Comics about mathematics, science, and the student life.

Research Bubble

Five research papers reference each other, with no one actually doing any work. Researcher: "Did anyone actually take the time to look outside of these five papers?!"

In mathematics, this is known as “proof by circularity”, and is partly where I got the idea for this comic (from someone else).

However, my real motivation came from the fact that I was looking at the literature for a specific topic, and I kept on seeing the same few papers being referenced. I was hoping to find something new, but I couldn’t seem to break this “bubble” of citations.

Arbitrary Function

Professor: "Okay, so to motivate this theorem, let's start with an arbitrary function..." (Draws essentially a curvy function.) Caption: Every professor's idea of an "arbitrary function" seems to be a sine wave.

Now that you’ve seen it, you won’t be able to unsee it.

Textbook Explanations

Colleague: "A lot of people are complaining about your new textbook. They're saying that you don't actually explain anything." Professor: "That's ridiculous. I explained everything that was confusing to me."
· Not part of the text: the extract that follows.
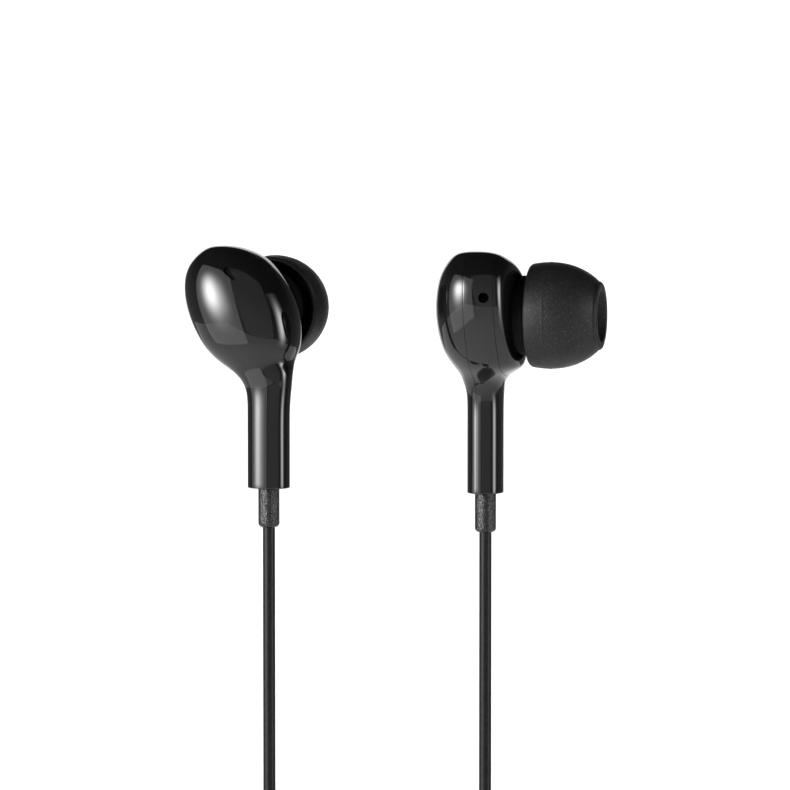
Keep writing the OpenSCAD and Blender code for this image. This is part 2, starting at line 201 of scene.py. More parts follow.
def cord_rubber():
    """Satin cord jacket with a faint crossed texture from the braid below it."""
    material, tree, shader = new_material("cord_rubber")
    where = add(tree, "ShaderNodeTexCoord")
    waves = []
    for turn in (0.85, -0.85):
        mapping = add(tree, "ShaderNodeMapping")
        mapping.inputs["Rotation"].default_value = (0, turn, 0)
        tree.links.new(where.outputs["Object"], mapping.inputs["Vector"])
        wave = add(tree, "ShaderNodeTexWave", Scale=1 / (1.6 * MM), Distortion=0.4)
        tree.links.new(mapping.outputs["Vector"], wave.inputs["Vector"])
        waves.append(wave.outputs["Fac"])
    cross = add(tree, "ShaderNodeMath", operation="MULTIPLY")
    tree.links.new(waves[0], cross.inputs[0])
    tree.links.new(waves[1], cross.inputs[1])
    shades = [(0.3, (0.004, 0.004, 0.0045)), (0.75, (0.009, 0.009, 0.0095))]
    colour = ramp(tree, noise(tree, 0.5, 4.0), shades)
    tree.links.new(colour, shader.inputs["Base Color"])
    rough = ramp(tree, noise(tree, 0.25, 4.0), [(0.3, 0.3), (0.7, 0.42)])
    tree.links.new(rough, shader.inputs["Roughness"])
    shader.inputs["Specular IOR Level"].default_value = 0.17
    bump(tree, shader, cross.outputs["Value"], 0.14, 0.03)
    return material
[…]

I’ll file this one under curse of the expert.

Supervisor Choice

Student: "Okay, time to find a supervisor for the next several years. I need to make sure we are a good fit beyond superficial reasons...OOh, this person has a cool website, so they must be good!"

I can’t be the only one who uses this criterion!

Exhaustion

Student 1: "I heard this guy's nickname is Professor Exhaustion." Student 2: "Because his class if tiring?" S1: "No, because he likes to prove everything by exhaustion." (Door of classroom is ajar, in which the professor is speaking) "Let's check that 6079 is prime by going through cases!"

He also doesn’t believe in exhaustion, since you can’t check each case. Nor is he a fan of the continuum.

Proof By Previous Result

Student 1: "That last proof was difficult, right?" Student 2: "Not really. It was like three lines." S1: "Only three!? Mine took a whole page! What technique did you use." S2: "'Proof by quoting a previous result.'"

“To prove this statement, I invoke Theorem 3.2 of our textbook in conjunction with Corollary 67.1, which together implies our result trivially.”

Spin

Left panel (Politician): "We may have lost the battle, but we will win the war!" Right panel (Scientist, after a null result): "This might seem like a disappointment, but it's still a good thing. As long as get more money." Caption: No matter your job, humans are always good at putting a spin on things.

The side job of a scientist is being a public advocate for science anyway. I guess we are close to politicians after all.

Reasonable Assumptions

Left panel (Your paper): "As you can see, my paper uses the regular assumptions." (Points to pi = e = 3, and the small angle approximation.) Right panel (Other papers): "What?! This author is assuming that N^2 - 1 = N^2 when N = 10^6. What a ridiculous assumption!"

I just try to be unreasonable all the time. Much easier to be consistent.

Typographical Miss

Student: "Wow, I can't believe the author added so many problems that differ by a single number. Some poor souls are going to do the wrong one for the assignment." (Half an hour later) "Damn it!"

As you might imagine, this is definitely based on a true story. I mean come on, the problem was identical to the previous, save one number.

Question Period

Professor: "...and that completes the proof. Any questions?" (Three microseconds later) "Okay great, let's move on!"

“You just told me I had to give the students a chance to ask questions, not that they actually needed to!”